WORK TO BE COMPLETED
From the entries below, reproduce exactly the line containing "Keep writing the", the line containing "bm.faces.new([bm.verts.new(c) for c", and every line in between, with nothing added.

DATASET ENTRIES

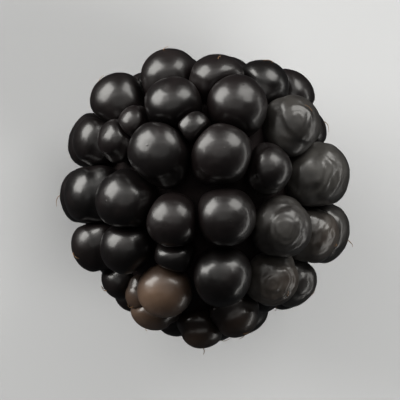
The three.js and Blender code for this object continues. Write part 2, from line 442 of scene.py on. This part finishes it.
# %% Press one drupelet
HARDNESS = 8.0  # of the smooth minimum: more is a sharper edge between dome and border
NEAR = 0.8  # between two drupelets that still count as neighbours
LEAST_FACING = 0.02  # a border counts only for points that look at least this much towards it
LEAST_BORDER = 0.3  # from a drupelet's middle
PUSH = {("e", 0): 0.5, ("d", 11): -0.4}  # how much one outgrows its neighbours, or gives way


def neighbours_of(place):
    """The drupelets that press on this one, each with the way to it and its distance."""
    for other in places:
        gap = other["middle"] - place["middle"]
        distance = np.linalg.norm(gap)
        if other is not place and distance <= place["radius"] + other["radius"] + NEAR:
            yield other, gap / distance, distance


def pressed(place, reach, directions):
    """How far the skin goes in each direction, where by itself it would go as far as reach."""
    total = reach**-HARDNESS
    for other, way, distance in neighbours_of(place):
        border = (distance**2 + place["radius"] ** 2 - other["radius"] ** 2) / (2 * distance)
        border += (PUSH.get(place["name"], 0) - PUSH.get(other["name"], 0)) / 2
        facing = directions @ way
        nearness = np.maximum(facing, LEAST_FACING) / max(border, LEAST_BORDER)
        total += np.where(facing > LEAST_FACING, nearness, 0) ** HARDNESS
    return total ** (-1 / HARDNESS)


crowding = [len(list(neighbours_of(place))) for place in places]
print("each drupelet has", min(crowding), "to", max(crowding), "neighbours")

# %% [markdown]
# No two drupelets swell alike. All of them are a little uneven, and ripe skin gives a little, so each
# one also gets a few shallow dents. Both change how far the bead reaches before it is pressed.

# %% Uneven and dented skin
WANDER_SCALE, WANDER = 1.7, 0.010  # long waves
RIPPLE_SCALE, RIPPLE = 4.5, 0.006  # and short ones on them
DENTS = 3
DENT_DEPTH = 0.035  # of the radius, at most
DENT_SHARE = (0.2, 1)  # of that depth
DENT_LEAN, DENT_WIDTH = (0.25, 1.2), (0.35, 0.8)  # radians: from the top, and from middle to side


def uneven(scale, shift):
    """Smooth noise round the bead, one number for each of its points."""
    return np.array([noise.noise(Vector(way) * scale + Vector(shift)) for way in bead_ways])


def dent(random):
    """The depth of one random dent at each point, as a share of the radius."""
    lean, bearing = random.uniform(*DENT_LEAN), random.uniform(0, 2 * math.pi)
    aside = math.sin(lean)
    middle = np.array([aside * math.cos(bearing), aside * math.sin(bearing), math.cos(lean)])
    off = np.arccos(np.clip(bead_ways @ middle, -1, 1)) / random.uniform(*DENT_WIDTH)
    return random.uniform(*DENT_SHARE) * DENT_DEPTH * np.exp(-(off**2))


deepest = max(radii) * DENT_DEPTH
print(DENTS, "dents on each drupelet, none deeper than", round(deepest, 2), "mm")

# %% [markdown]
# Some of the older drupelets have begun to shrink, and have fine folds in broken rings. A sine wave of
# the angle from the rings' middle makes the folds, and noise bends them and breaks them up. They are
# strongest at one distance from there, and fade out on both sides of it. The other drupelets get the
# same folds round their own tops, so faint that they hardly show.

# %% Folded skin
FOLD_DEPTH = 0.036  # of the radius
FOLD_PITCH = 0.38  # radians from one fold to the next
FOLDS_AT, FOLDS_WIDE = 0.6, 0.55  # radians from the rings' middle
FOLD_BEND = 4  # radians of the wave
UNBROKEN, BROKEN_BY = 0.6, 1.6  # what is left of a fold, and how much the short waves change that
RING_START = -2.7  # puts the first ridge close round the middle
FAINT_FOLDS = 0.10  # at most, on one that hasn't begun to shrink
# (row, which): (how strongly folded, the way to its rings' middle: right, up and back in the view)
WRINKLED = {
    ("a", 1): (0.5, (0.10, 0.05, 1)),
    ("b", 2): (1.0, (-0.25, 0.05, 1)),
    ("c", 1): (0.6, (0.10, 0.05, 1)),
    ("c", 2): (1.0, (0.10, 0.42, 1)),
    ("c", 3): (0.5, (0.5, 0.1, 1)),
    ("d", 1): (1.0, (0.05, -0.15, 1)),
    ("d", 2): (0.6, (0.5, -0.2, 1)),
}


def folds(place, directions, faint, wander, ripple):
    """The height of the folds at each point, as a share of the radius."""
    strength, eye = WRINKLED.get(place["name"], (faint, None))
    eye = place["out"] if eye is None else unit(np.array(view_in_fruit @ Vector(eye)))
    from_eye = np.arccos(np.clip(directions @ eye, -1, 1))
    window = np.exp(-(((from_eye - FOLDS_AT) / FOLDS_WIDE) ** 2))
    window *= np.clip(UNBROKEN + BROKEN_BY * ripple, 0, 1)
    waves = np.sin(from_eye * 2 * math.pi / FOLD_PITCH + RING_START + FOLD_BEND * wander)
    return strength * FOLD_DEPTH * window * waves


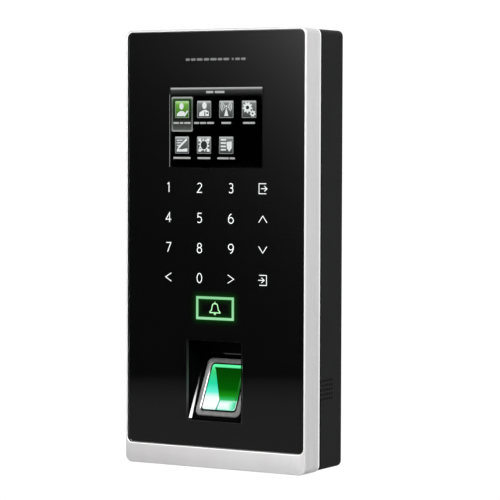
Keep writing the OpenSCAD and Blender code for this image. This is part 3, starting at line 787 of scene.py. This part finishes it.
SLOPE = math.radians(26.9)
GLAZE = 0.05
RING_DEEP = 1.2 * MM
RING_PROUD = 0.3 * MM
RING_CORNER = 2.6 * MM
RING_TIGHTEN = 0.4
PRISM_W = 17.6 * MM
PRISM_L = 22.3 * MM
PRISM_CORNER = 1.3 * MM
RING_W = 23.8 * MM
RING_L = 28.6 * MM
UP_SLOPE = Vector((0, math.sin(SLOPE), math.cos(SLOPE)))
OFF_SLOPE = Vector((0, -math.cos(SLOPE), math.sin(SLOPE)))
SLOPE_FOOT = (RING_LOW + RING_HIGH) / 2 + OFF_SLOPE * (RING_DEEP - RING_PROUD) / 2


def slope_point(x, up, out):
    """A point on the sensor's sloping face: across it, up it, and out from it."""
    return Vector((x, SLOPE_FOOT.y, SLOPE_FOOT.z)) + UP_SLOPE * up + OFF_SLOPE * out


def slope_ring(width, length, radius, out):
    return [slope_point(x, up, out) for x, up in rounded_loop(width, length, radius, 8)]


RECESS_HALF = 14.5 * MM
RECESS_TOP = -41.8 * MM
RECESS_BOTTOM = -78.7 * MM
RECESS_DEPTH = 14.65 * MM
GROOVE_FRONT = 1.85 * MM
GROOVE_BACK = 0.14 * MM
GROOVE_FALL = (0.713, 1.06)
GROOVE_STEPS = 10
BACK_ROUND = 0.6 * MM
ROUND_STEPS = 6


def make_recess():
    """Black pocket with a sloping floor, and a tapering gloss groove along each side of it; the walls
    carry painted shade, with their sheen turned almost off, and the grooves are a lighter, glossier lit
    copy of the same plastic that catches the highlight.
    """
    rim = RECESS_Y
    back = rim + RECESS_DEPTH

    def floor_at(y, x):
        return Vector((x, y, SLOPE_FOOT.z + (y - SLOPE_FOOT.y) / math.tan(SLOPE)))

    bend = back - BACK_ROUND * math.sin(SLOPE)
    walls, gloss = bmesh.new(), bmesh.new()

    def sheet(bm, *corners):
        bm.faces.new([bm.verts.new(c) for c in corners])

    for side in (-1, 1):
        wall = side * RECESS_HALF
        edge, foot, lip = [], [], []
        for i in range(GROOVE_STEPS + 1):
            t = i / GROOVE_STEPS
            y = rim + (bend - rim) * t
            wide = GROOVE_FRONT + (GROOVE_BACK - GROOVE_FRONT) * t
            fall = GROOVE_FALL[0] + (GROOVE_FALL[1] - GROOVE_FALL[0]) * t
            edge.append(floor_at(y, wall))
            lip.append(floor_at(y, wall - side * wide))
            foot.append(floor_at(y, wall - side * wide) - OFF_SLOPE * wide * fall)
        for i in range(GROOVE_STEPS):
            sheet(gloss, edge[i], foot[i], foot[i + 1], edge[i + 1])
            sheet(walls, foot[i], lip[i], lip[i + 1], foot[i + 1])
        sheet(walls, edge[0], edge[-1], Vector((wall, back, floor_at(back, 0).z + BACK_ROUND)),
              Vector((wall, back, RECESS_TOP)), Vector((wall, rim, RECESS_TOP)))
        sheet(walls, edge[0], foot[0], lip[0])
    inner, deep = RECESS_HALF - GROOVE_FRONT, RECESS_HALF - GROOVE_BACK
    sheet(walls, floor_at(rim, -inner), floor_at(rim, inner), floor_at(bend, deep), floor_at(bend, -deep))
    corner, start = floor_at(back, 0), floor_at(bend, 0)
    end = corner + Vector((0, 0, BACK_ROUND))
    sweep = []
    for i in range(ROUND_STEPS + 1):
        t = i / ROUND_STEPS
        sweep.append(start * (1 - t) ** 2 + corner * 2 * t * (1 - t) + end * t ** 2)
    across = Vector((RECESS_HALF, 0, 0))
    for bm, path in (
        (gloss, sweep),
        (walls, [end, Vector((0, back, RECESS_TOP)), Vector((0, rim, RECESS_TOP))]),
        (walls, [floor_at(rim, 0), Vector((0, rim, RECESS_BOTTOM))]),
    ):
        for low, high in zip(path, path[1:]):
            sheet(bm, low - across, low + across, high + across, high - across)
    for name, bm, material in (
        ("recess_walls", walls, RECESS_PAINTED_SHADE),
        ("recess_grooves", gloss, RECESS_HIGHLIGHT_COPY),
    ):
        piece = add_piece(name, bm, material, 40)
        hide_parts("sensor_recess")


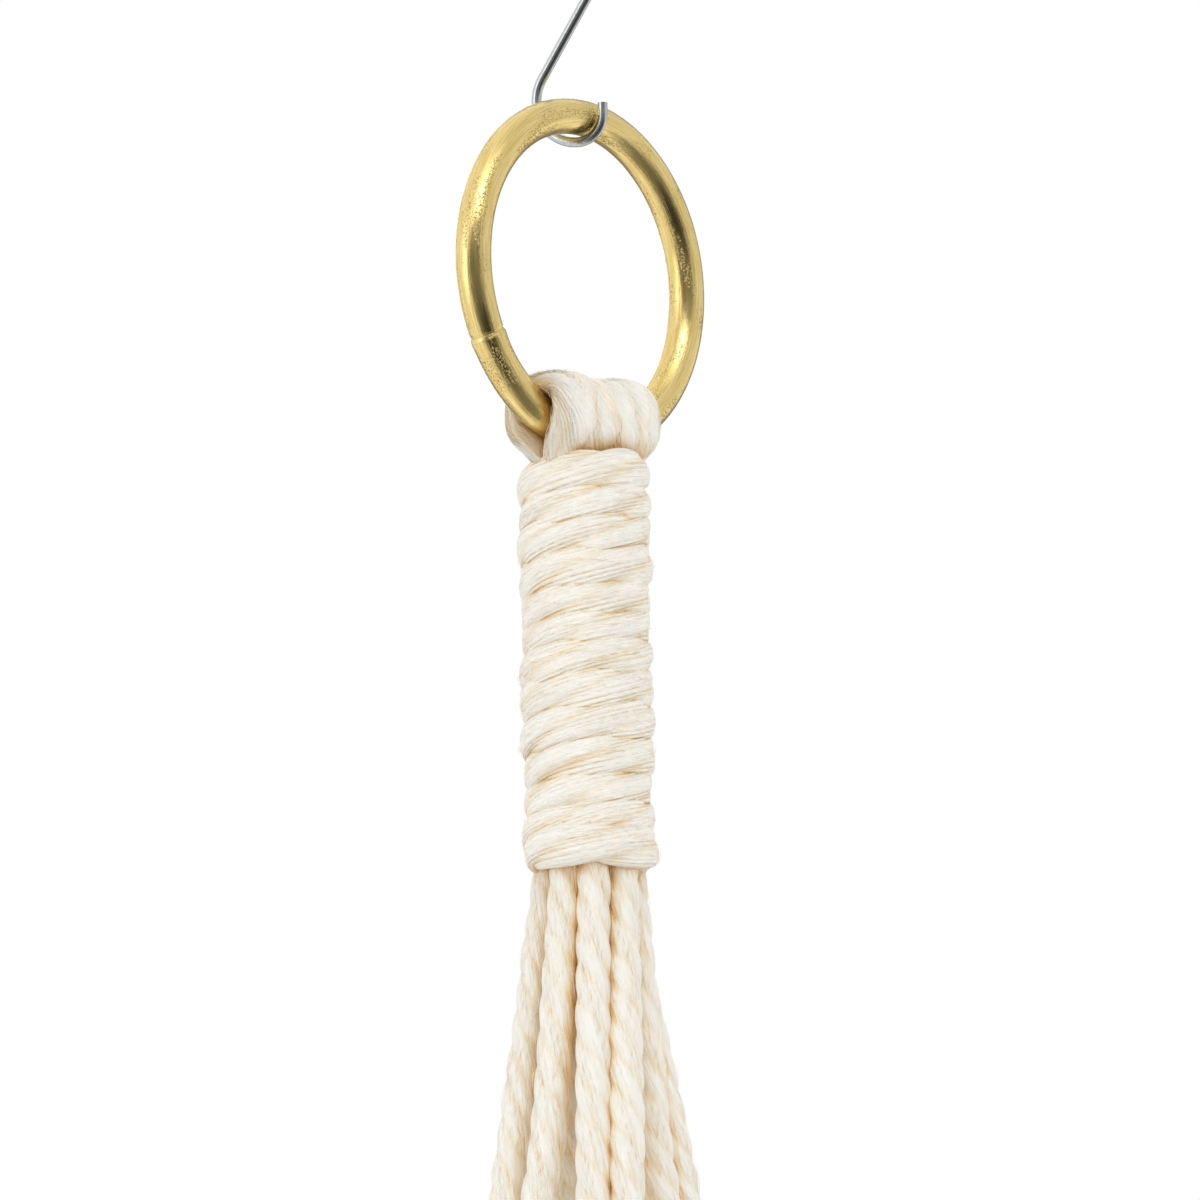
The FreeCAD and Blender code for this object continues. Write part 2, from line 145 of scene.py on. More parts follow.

RESPONSE TO THIS EXERCISE
Keep writing the OpenSCAD and Blender code for this image. This is part 3, starting at line 787 of scene.py. This part finishes it.
SLOPE = math.radians(26.9)
GLAZE = 0.05
RING_DEEP = 1.2 * MM
RING_PROUD = 0.3 * MM
RING_CORNER = 2.6 * MM
RING_TIGHTEN = 0.4
PRISM_W = 17.6 * MM
PRISM_L = 22.3 * MM
PRISM_CORNER = 1.3 * MM
RING_W = 23.8 * MM
RING_L = 28.6 * MM
UP_SLOPE = Vector((0, math.sin(SLOPE), math.cos(SLOPE)))
OFF_SLOPE = Vector((0, -math.cos(SLOPE), math.sin(SLOPE)))
SLOPE_FOOT = (RING_LOW + RING_HIGH) / 2 + OFF_SLOPE * (RING_DEEP - RING_PROUD) / 2


def slope_point(x, up, out):
    """A point on the sensor's sloping face: across it, up it, and out from it."""
    return Vector((x, SLOPE_FOOT.y, SLOPE_FOOT.z)) + UP_SLOPE * up + OFF_SLOPE * out


def slope_ring(width, length, radius, out):
    return [slope_point(x, up, out) for x, up in rounded_loop(width, length, radius, 8)]


RECESS_HALF = 14.5 * MM
RECESS_TOP = -41.8 * MM
RECESS_BOTTOM = -78.7 * MM
RECESS_DEPTH = 14.65 * MM
GROOVE_FRONT = 1.85 * MM
GROOVE_BACK = 0.14 * MM
GROOVE_FALL = (0.713, 1.06)
GROOVE_STEPS = 10
BACK_ROUND = 0.6 * MM
ROUND_STEPS = 6


def make_recess():
    """Black pocket with a sloping floor, and a tapering gloss groove along each side of it; the walls
    carry painted shade, with their sheen turned almost off, and the grooves are a lighter, glossier lit
    copy of the same plastic that catches the highlight.
    """
    rim = RECESS_Y
    back = rim + RECESS_DEPTH

    def floor_at(y, x):
        return Vector((x, y, SLOPE_FOOT.z + (y - SLOPE_FOOT.y) / math.tan(SLOPE)))

    bend = back - BACK_ROUND * math.sin(SLOPE)
    walls, gloss = bmesh.new(), bmesh.new()

    def sheet(bm, *corners):
        bm.faces.new([bm.verts.new(c) for c in corners])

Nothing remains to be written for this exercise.